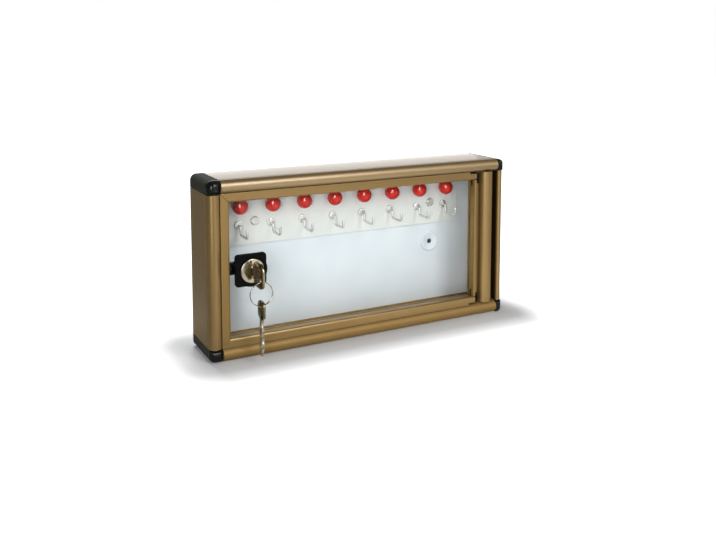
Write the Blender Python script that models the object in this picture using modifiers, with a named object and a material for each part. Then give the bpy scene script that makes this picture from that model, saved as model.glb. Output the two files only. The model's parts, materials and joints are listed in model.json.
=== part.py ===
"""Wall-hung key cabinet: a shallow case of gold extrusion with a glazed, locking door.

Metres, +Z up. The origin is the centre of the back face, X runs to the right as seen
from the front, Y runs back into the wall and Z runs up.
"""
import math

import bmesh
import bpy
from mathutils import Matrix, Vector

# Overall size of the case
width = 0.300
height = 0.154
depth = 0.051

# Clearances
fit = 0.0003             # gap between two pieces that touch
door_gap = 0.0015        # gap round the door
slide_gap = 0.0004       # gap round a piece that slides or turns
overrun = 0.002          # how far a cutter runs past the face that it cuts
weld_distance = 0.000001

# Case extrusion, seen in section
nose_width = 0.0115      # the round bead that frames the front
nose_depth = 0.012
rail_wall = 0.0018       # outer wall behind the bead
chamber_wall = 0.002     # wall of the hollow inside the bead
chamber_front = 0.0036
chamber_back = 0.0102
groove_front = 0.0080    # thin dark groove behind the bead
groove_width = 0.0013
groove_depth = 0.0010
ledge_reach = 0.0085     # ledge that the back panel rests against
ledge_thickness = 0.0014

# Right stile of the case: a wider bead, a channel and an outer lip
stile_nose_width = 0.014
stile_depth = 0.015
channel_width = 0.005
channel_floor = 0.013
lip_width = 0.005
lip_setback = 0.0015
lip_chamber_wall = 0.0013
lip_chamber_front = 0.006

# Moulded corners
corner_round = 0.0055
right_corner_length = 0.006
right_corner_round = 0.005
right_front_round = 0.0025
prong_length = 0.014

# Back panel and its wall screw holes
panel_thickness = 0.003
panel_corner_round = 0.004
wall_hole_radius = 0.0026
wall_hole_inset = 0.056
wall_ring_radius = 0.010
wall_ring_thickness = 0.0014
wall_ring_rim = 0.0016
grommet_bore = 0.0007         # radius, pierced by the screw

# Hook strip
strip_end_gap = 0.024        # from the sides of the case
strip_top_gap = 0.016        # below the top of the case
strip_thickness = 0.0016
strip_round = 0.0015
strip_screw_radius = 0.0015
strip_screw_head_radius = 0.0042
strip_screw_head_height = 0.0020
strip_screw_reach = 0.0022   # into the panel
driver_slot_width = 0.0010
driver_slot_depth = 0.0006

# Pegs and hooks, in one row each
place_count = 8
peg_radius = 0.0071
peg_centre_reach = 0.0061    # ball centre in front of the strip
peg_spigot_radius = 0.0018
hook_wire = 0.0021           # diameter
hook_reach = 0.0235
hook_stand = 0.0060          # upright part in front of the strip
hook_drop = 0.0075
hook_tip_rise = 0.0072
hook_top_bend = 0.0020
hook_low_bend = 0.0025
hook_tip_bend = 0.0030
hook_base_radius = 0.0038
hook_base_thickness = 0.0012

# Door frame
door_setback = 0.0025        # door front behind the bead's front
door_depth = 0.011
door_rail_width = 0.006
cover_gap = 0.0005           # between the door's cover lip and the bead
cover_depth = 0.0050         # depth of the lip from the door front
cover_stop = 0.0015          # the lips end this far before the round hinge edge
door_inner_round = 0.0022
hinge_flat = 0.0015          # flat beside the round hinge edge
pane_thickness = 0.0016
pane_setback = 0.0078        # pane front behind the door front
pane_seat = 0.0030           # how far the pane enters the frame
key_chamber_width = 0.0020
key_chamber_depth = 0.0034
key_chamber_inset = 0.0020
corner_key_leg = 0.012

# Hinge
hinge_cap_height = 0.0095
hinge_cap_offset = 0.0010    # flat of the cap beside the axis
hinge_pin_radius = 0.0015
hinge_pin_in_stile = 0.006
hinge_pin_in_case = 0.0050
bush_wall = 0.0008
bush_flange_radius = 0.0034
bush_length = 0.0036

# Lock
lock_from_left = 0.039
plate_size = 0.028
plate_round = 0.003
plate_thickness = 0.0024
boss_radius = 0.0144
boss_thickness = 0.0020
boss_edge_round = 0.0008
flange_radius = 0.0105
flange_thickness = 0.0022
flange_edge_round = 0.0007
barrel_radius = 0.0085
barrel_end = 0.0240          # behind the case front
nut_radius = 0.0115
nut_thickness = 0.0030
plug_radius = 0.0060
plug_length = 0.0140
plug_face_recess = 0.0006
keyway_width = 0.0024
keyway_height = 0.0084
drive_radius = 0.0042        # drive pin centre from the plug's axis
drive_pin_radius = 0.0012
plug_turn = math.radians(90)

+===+

- [Goal] Write out a verbatim copy of the data, beginning with its first line and ending with the line that contains "from mathutils import Matrix, Vector".

- [Worked solution]
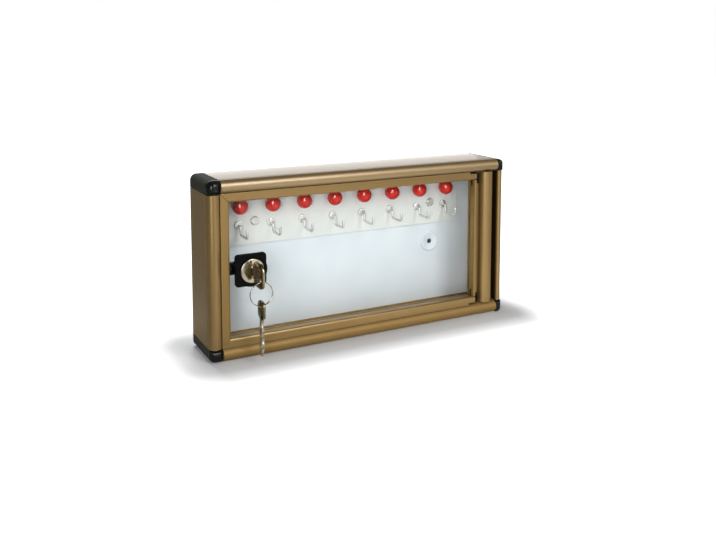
Write the Blender Python script that models the object in this picture using modifiers, with a named object and a material for each part. Then give the bpy scene script that makes this picture from that model, saved as model.glb. Output the two files only. The model's parts, materials and joints are listed in model.json.
=== part.py ===
"""Wall-hung key cabinet: a shallow case of gold extrusion with a glazed, locking door.

Metres, +Z up. The origin is the centre of the back face, X runs to the right as seen
from the front, Y runs back into the wall and Z runs up.
"""
import math

import bmesh
import bpy
from mathutils import Matrix, Vector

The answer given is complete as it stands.